**INFORMATION SHOWN**
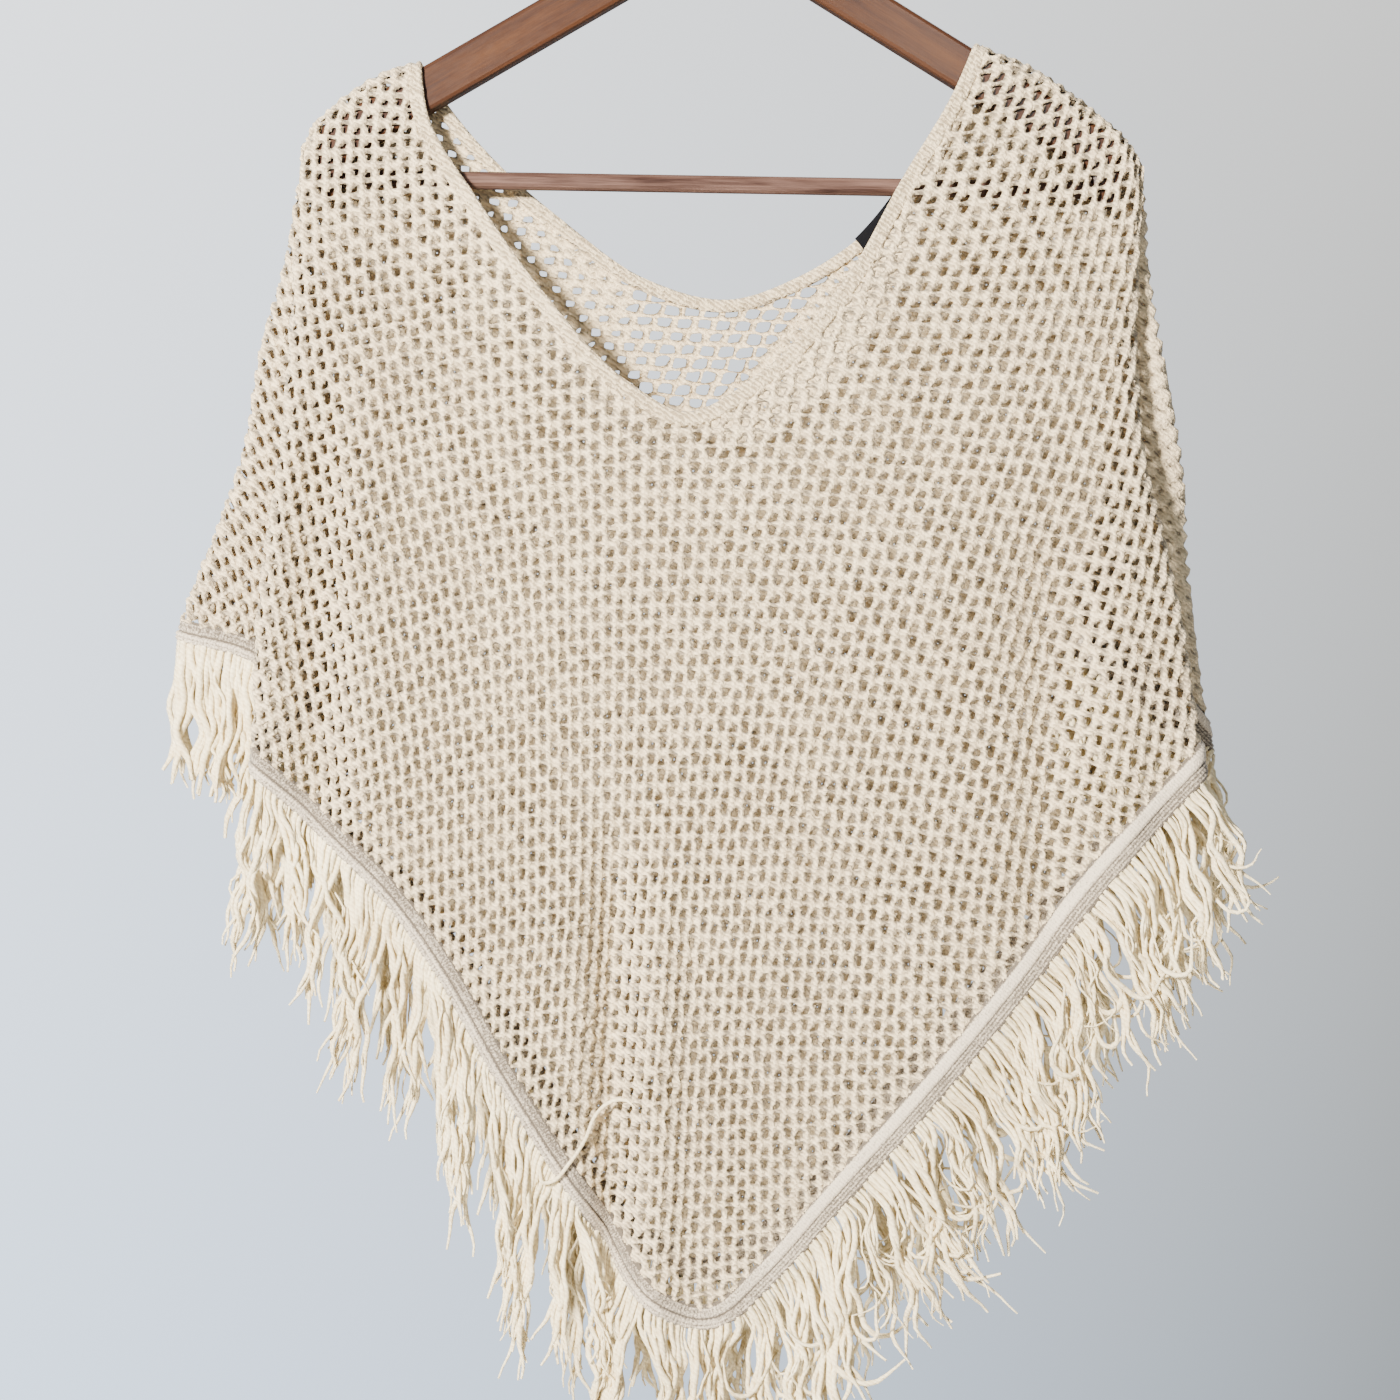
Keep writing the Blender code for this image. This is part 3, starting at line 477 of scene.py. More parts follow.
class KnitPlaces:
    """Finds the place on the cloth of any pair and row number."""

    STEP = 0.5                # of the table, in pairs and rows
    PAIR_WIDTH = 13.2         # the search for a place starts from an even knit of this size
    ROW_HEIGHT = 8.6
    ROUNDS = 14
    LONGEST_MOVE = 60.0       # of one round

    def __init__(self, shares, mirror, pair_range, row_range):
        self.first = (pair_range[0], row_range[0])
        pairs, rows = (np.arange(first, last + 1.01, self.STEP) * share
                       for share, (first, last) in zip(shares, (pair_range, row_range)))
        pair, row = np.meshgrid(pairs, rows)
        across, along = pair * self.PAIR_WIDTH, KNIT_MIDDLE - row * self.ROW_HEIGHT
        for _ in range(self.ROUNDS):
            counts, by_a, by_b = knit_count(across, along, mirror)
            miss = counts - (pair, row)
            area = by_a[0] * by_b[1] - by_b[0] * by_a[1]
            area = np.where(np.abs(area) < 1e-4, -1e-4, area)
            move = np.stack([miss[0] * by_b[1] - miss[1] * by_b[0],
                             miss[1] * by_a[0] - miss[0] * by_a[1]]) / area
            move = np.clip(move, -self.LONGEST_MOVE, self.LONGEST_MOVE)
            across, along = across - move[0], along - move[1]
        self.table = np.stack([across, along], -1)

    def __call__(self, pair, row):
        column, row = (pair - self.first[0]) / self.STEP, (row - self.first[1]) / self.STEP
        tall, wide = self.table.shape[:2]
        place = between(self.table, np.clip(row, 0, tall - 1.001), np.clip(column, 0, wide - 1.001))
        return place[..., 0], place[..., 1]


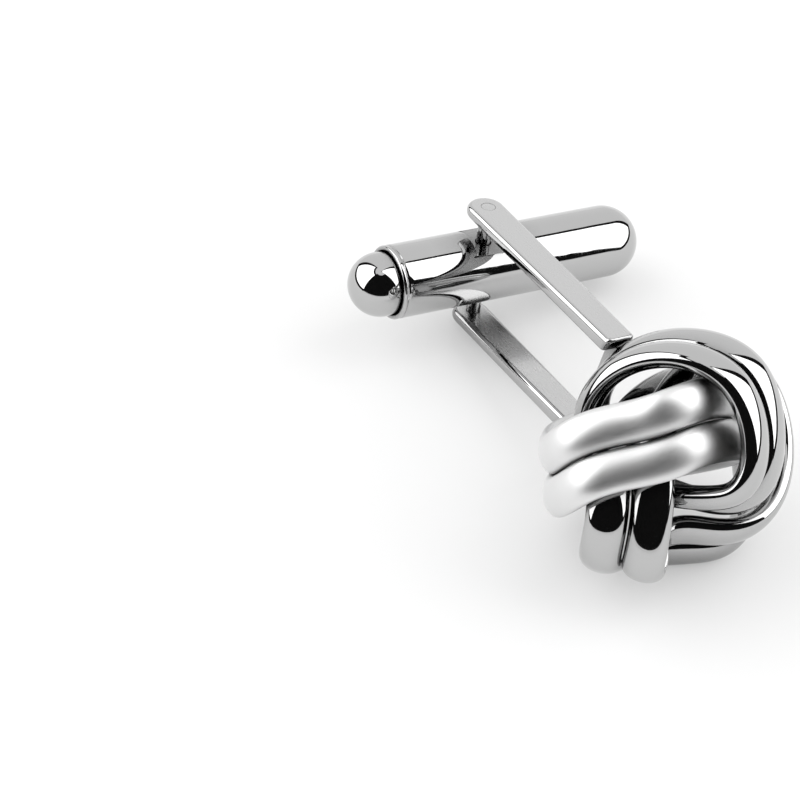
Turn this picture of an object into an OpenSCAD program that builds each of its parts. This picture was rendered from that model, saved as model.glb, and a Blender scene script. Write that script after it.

**WHAT THIS TASK INVOLVES**
Repeat all of the records above exactly as written.

**OUTPUT BELOW**
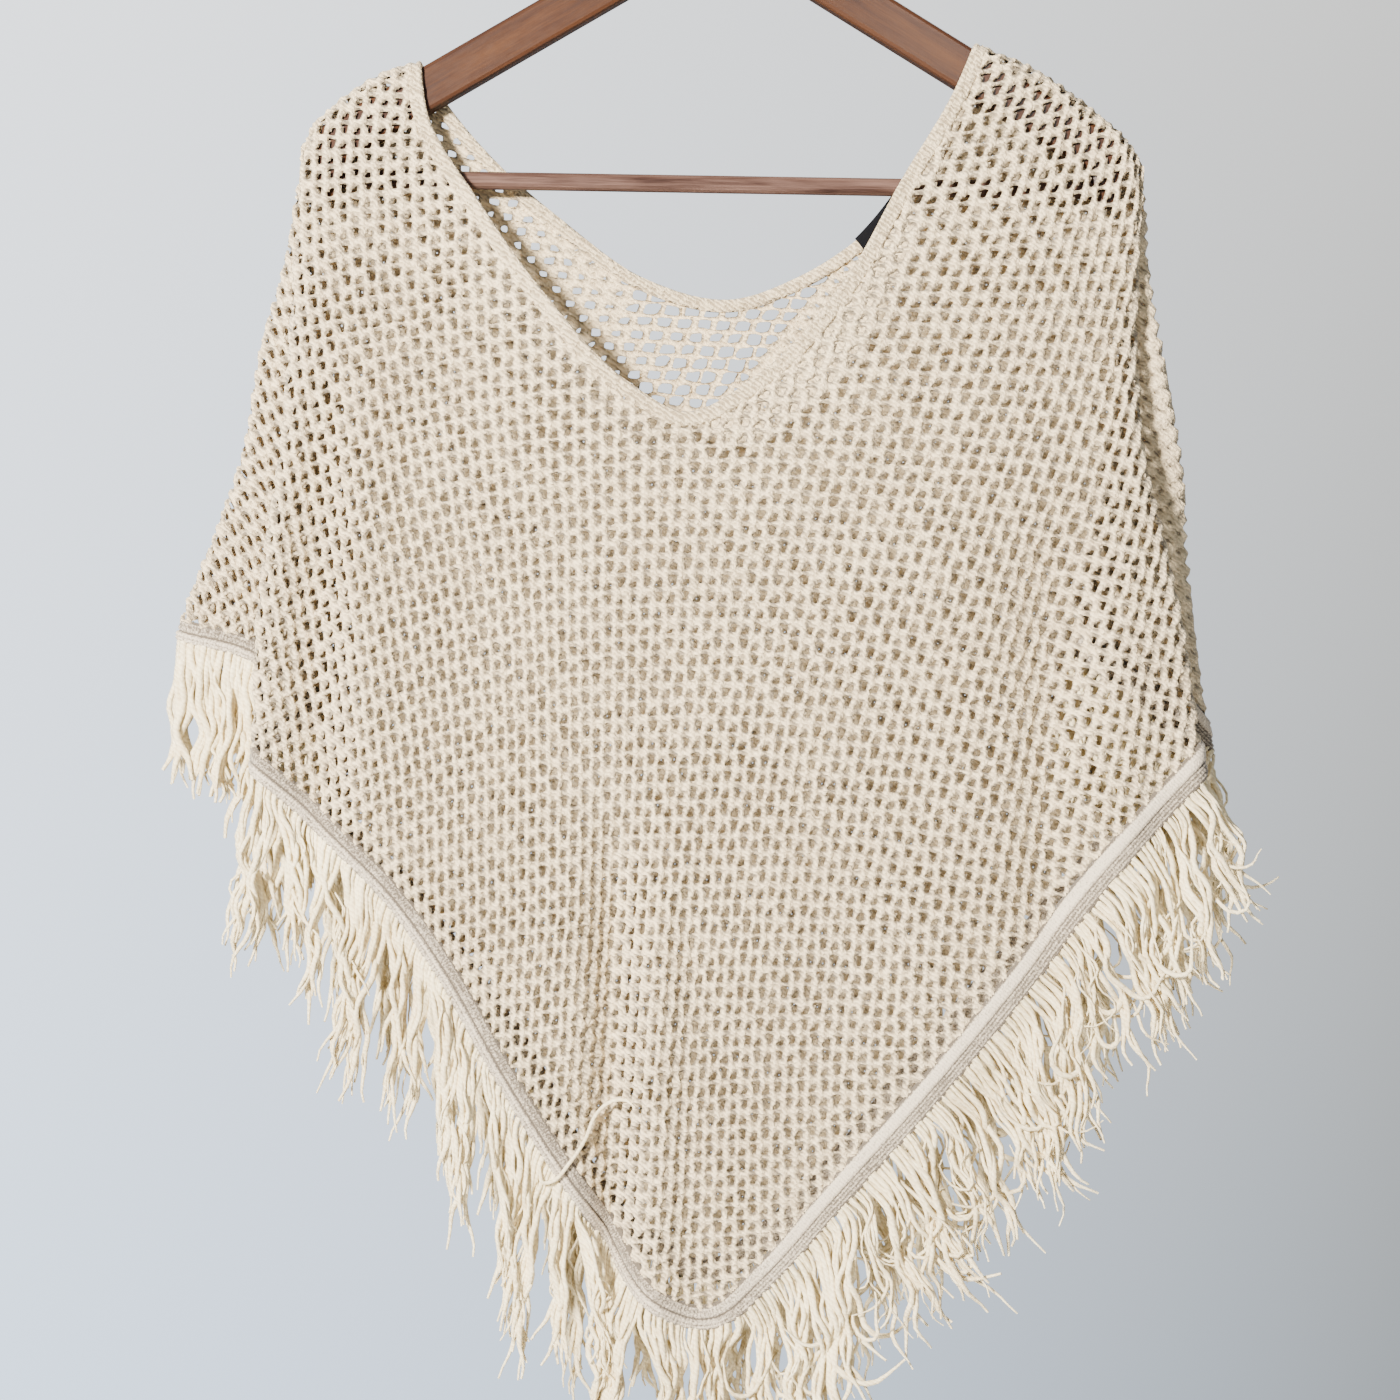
Keep writing the Blender code for this image. This is part 3, starting at line 477 of scene.py. More parts follow.
class KnitPlaces:
    """Finds the place on the cloth of any pair and row number."""

    STEP = 0.5                # of the table, in pairs and rows
    PAIR_WIDTH = 13.2         # the search for a place starts from an even knit of this size
    ROW_HEIGHT = 8.6
    ROUNDS = 14
    LONGEST_MOVE = 60.0       # of one round

    def __init__(self, shares, mirror, pair_range, row_range):
        self.first = (pair_range[0], row_range[0])
        pairs, rows = (np.arange(first, last + 1.01, self.STEP) * share
                       for share, (first, last) in zip(shares, (pair_range, row_range)))
        pair, row = np.meshgrid(pairs, rows)
        across, along = pair * self.PAIR_WIDTH, KNIT_MIDDLE - row * self.ROW_HEIGHT
        for _ in range(self.ROUNDS):
            counts, by_a, by_b = knit_count(across, along, mirror)
            miss = counts - (pair, row)
            area = by_a[0] * by_b[1] - by_b[0] * by_a[1]
            area = np.where(np.abs(area) < 1e-4, -1e-4, area)
            move = np.stack([miss[0] * by_b[1] - miss[1] * by_b[0],
                             miss[1] * by_a[0] - miss[0] * by_a[1]]) / area
            move = np.clip(move, -self.LONGEST_MOVE, self.LONGEST_MOVE)
            across, along = across - move[0], along - move[1]
        self.table = np.stack([across, along], -1)

    def __call__(self, pair, row):
        column, row = (pair - self.first[0]) / self.STEP, (row - self.first[1]) / self.STEP
        tall, wide = self.table.shape[:2]
        place = between(self.table, np.clip(row, 0, tall - 1.001), np.clip(column, 0, wide - 1.001))
        return place[..., 0], place[..., 1]


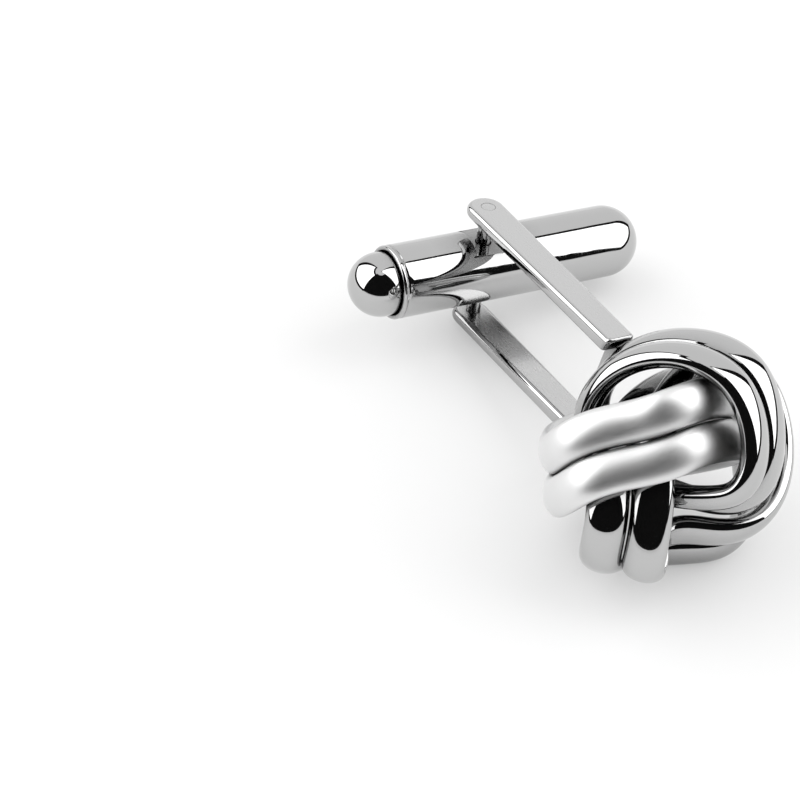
Turn this picture of an object into an OpenSCAD program that builds each of its parts. This picture was rendered from that model, saved as model.glb, and a Blender scene script. Write that script after it.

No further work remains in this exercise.